The caret package tries to consolidate these differences and provide consistency.

The caret package

It currently includes over 200 different methods which are summarized in the caret package manual.

The caret package

We use the 2 or 7 example to illustrate.
Then we apply it to the larger MNIST dataset.

The `train` function

Functions such as lm, glm, qda, lda, knn3, rpart and randomForrest use different syntax, have different argument names, and produce objects of different types.
The caret train function lets us train different algorithms using similar syntax.

The `train` function

For example, we can type the following to train three different models:

library(dslabs)
library(caret) 
train_glm <- train(y ~ ., method = "glm", data = mnist_27$train) 
train_qda <- train(y ~ ., method = "qda", data = mnist_27$train) 
train_knn <- train(y ~ ., method = "knn", data = mnist_27$train)

The `predict` function

The predict function is very useful for machine learning applications.
Here is an example with regression:

fit <- lm(y ~ ., data = mnist_27$train) 
p_hat <- predict(fit, newdata = mnist_27$test)

The `predict` function

In this case, the function is simply computing.

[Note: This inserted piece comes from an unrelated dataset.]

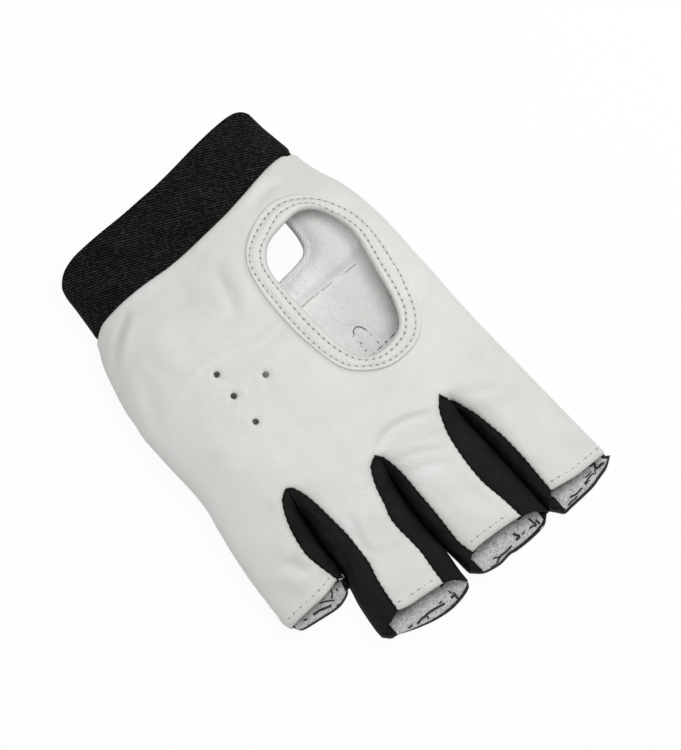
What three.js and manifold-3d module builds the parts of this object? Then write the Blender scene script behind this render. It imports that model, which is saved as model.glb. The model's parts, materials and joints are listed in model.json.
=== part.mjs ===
// A left-hand, half-finger field hockey glove, lying on its padded back with the palm up.
//
// The palm and the finger fronts are white leather, with an oval thumb hole that has a sewn
// leather facing, and four punched vents. Black stretch fourchettes fill the slots between the
// fingers. The back is a black shell over a foam pad and a white lining, and it is open in a
// window above the wrist. A woven elastic cuff is sewn in under the leather's lower edge.
//
// Every wall is a layer between two depths of one lofted tube: the hand is one tube and each
// finger is another. Outlines seen from above then trim the layers into the sewn pieces.
//
// Units are millimetres. +X runs towards the little finger, +Y towards the fingertips and +Z
// out of the palm. The origin is under the middle of the glove, on the face that it lies on.

import * as THREE from 'three';
import { mergeVertices } from 'three/addons/utils/BufferGeometryUtils.js';
import Module from 'manifold-3d';

const wasm = await Module();
wasm.setup();

// Overall sizes of the glove
const handWidth = 90; // the bare hand across the palm that the glove is cut for
const palmLength = 97; // from the cuff seam to the roots of the finger slots
const palmHeight = 26; // from the floor to the highest part of the palm
const fingerBaseHeight = 22; // top of a finger where it leaves the palm
const fingerTipHeight = 16.5; // top of a finger at its open mouth
const backSink = 2.5; // how far the round section is pressed flat where it lies

// Lengths of the finger fronts, from the flex line to the hem, and how much longer the back is
const indexLength = 50.5;
const middleLength = 44.5;
const ringLength = 44.5;
const littleLength = 33.5;
const indexLip = 3.5;
const middleLip = 6.5;
const ringLip = 6.5;
const littleLip = 3;

// Thickness of each material
const leatherThickness = 1;
const facingThickness = 0.9;
const stretchThickness = 0.7;
const shellThickness = 1;
const foamThickness = 4;
const liningThickness = 0.8;
const elasticThickness = 1.3;
const bindingThickness = 0.8;

// Clearances
const sewnGap = 0.3; // between two pieces that are sewn together
const fingerClearance = 0.8; // between two neighbouring fingers
const overrun = 30; // how far a cutting shape passes what it cuts

// Seams, cuff, openings and vents
const sideSeamHeight = 5; // leather above it, black back shell below it
const liningTurnUp = 3.2; // how far the lining climbs the side walls
const cuffDepth = 23; // elastic that shows below the leather
const cuffOverlap = 2.2; // elastic sewn in under the leather
const cuffCornerRadius = 5;
const thumbHoleLength = 56.7;
const thumbHoleWidth = 32.6;
const facingWidth = 6.6;
const ventDiameter = 2.3;
const windowWidth = 57.4;
const windowCornerRadius = 3.6;
const slotWidth = 16.2; // widest part of the slot between the index and middle fingers
const slotLength = 49.8; // from that slot's root to the hem

// Angles of the lines between the fingers, from the hand's long axis, in degrees
const fingerLineAngles = [0, 2.1, 7.5, 9.8, 6.9];
const hemSlantAngles = [-6, -3.5, -5, 6];

// The hand's own tube, from past the cuff's edge to past the knuckles. Each row holds the place
// along the palm, the left edge, the right edge, the top's height, and the power that squares
// the section. Places along are shares of palmLength, edges of handWidth, tops of palmHeight.
const handStationShares = [
  [-0.27, -0.617, 0.4, 0.79, 2.3],
  [-0.157, -0.621, 0.408, 0.8, 2.3],
  [-0.065, -0.624, 0.424, 0.815, 2.3],
  [0, -0.624, 0.438, 0.84, 2.35],
  [0.074, -0.63, 0.476, 0.885, 2.4],
  [0.167, -0.652, 0.513, 0.935, 2.5],
  [0.259, -0.674, 0.543, 0.965, 2.6],
  [0.352, -0.685, 0.563, 0.985, 2.7],
  [0.491, -0.684, 0.573, 1, 2.8],
  [0.63, -0.675, 0.58, 1, 2.9],
  [0.769, -0.665, 0.608, 0.98, 3.1],
  [0.907, -0.66, 0.643, 0.945, 3.4],
  [1.046, -0.658, 0.668, 0.905, 3.8],
  [1.13, -0.657, 0.678, 0.885, 4],
];

// The lines between the fingers cross this share of the palm's length at these shares of the
// hand's breadth, from the index finger's outer edge to the little finger's.
const fingerLineAlongShare = 1.046;
const fingerLineShares = [-0.658, -0.356, -0.002, 0.362, 0.665];
// Where each finger's flex line crosses its middle, as shares of palmLength
const flexLineShares = [1.042, 1.042, 1.018, 0.883];
const fingerPowers = { base: 4.2, middle: 3.4, tip: 2.8 };
const fingerMiddleShare = 0.45;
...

\[ \widehat{p}(\mathbf{x}) = \widehat{\beta}_0 + \widehat{\beta}_1 x_1 + \widehat{\beta}_2 x_2 \]

for the x_1 and x_2 in the test set mnist_27$test.

The `predict` function

With these estimates in place, we can make our predictions and compute our accuracy:

y_hat <- factor(ifelse(p_hat > 0.5, 7, 2))

The `predict` function

predict does not always return objects of the same type
it depends on what type of object it is applied to.
To learn about the specifics, you need to look at the help file specific for the type of fit object that is being used.

The `predict` function

predict is actually a special type of function in R called a generic function.
Generic functions call other functions depending on what kind of object it receives.
So if predict receives an object coming out of the lm function, it will call predict.lm.
If it receives an object coming out of glm, it calls predict.glm.
If from knn3, it calls predict.knn3, and so on.

The `predict` function

These functions are similar but not exactly.

?predict.glm 
?predict.qda 
?predict.knn3

There are many other versions of predict and many machine learning algorithms define their own predict function.

The `predict` function

As with train, caret unifies the use of predict with the function predict.train.
This function takes the output of train and produces prediction of categories or estimates of $p(\mathbf{x})$.

The `predict` function

The code looks the same for all methods:

y_hat_glm <- predict(train_glm, mnist_27$test, type = "raw") 
y_hat_qda <- predict(train_qda, mnist_27$test, type = "raw") 
y_hat_knn <- predict(train_knn, mnist_27$test, type = "raw")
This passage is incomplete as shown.